Aim of the exercise:
Repeat the material exactly as it appears.

Given material:
==================================================
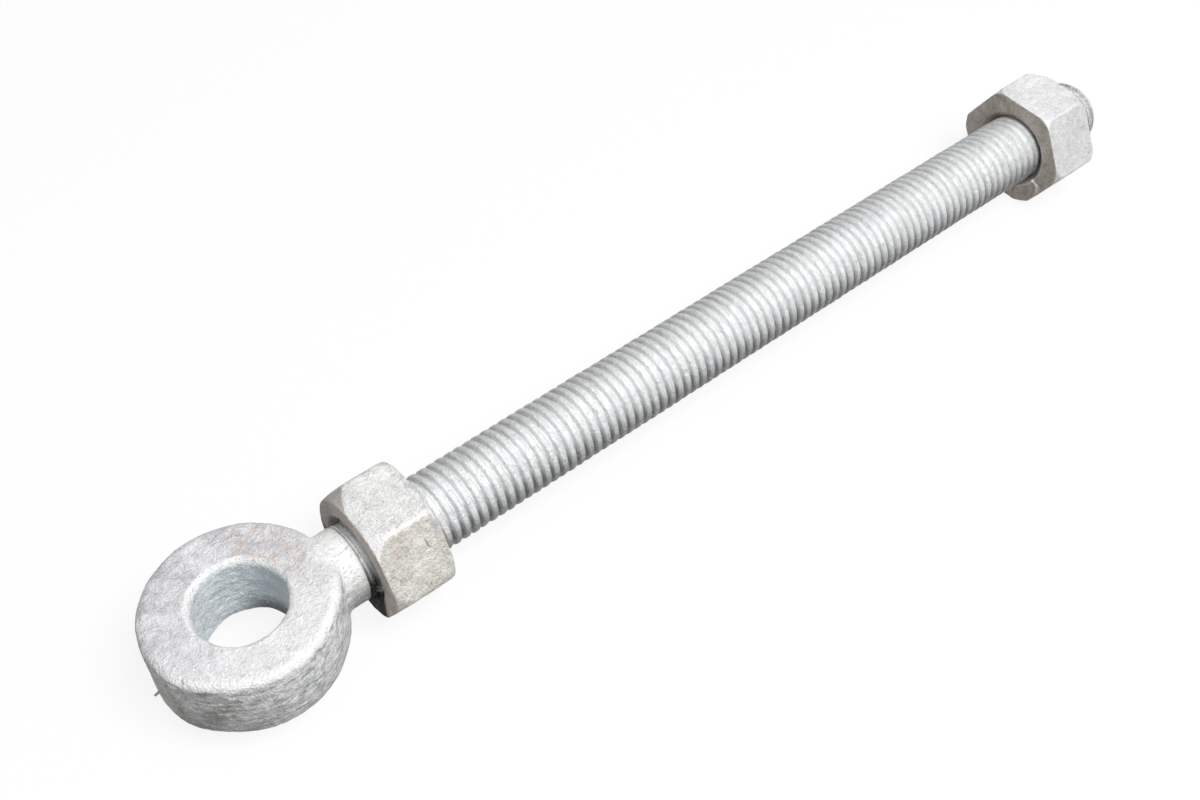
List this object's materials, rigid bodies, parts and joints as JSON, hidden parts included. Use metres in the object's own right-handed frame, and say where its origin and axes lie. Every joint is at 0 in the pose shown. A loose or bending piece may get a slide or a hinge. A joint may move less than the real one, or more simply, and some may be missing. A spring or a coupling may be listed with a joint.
{
  "type": "adjustable gate hinge eye",
  "caption": "Forged eye on a long threaded shank with hex nuts. The eye hangs a gate on an upright pin, and the nuts set how far it stands off the stile.",
  "frame": {"origin": "centre of the eye's bore", "axes": "+X along the shank towards its free end, +Z along the eye's bore, upwards"},
  "size_m": [0.294, 0.043, 0.0308],
  "materials": {
    "galvanised_forging": "hot-dip galvanised, rough and dull with bright edges",
    "galvanised_nut": "hot-dip galvanised, rough, warm grey"
  },
  "bodies": {
    "bolt": {"eye_bolt": "galvanised_forging"},
    "near_nut": {"inner_nut": "galvanised_nut"},
    "far_nut": {"outer_nut": "galvanised_nut"}
  },
  "joints": [
    {"name": "inner_nut_travel", "type": "slide", "parent": "bolt", "child": "near_nut", "axis": [1, 0, 0], "range_m": [0, 0.09906]},
    {"name": "outer_nut_travel", "type": "slide", "parent": "bolt", "child": "far_nut", "axis": [1, 0, 0], "range_m": [-0.09906, 0.01016]}
  ]
}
==================================================
Written solution:
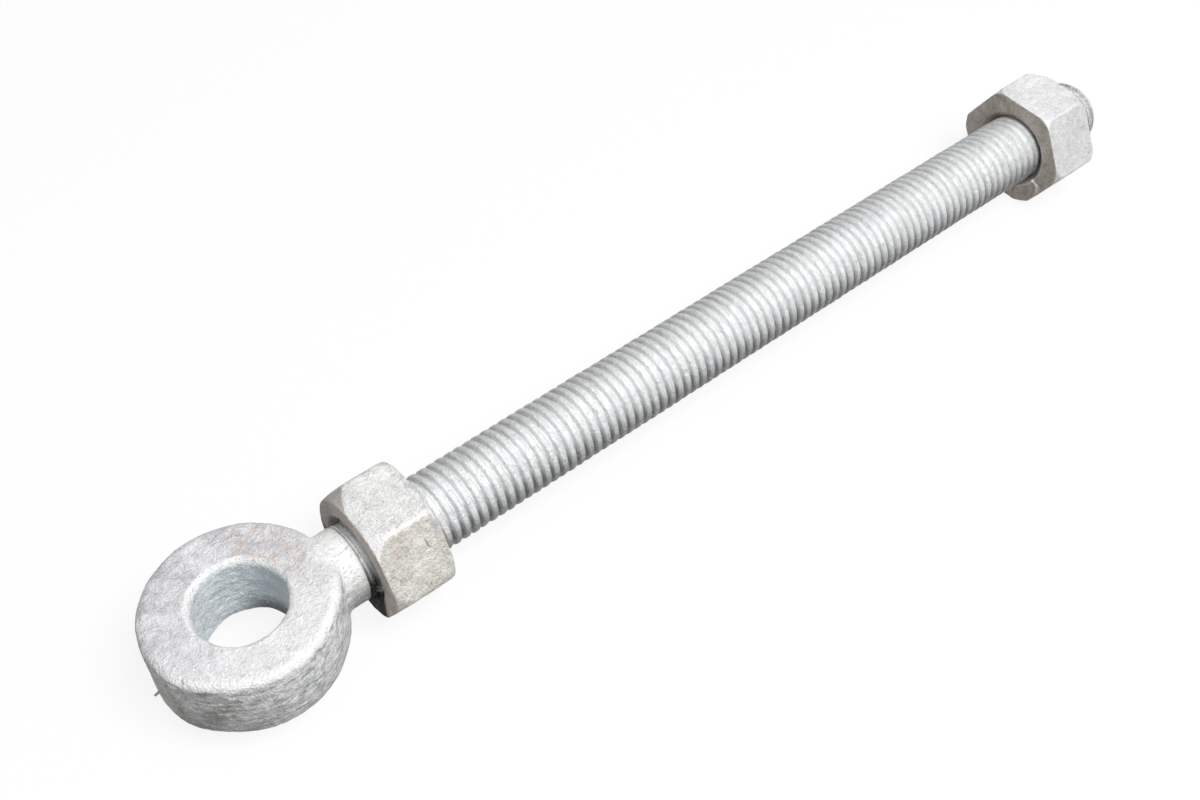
List this object's materials, rigid bodies, parts and joints as JSON, hidden parts included. Use metres in the object's own right-handed frame, and say where its origin and axes lie. Every joint is at 0 in the pose shown. A loose or bending piece may get a slide or a hinge. A joint may move less than the real one, or more simply, and some may be missing. A spring or a coupling may be listed with a joint.
{
  "type": "adjustable gate hinge eye",
  "caption": "Forged eye on a long threaded shank with hex nuts. The eye hangs a gate on an upright pin, and the nuts set how far it stands off the stile.",
  "frame": {"origin": "centre of the eye's bore", "axes": "+X along the shank towards its free end, +Z along the eye's bore, upwards"},
  "size_m": [0.294, 0.043, 0.0308],
  "materials": {
    "galvanised_forging": "hot-dip galvanised, rough and dull with bright edges",
    "galvanised_nut": "hot-dip galvanised, rough, warm grey"
  },
  "bodies": {
    "bolt": {"eye_bolt": "galvanised_forging"},
    "near_nut": {"inner_nut": "galvanised_nut"},
    "far_nut": {"outer_nut": "galvanised_nut"}
  },
  "joints": [
    {"name": "inner_nut_travel", "type": "slide", "parent": "bolt", "child": "near_nut", "axis": [1, 0, 0], "range_m": [0, 0.09906]},
    {"name": "outer_nut_travel", "type": "slide", "parent": "bolt", "child": "far_nut", "axis": [1, 0, 0], "range_m": [-0.09906, 0.01016]}
  ]
}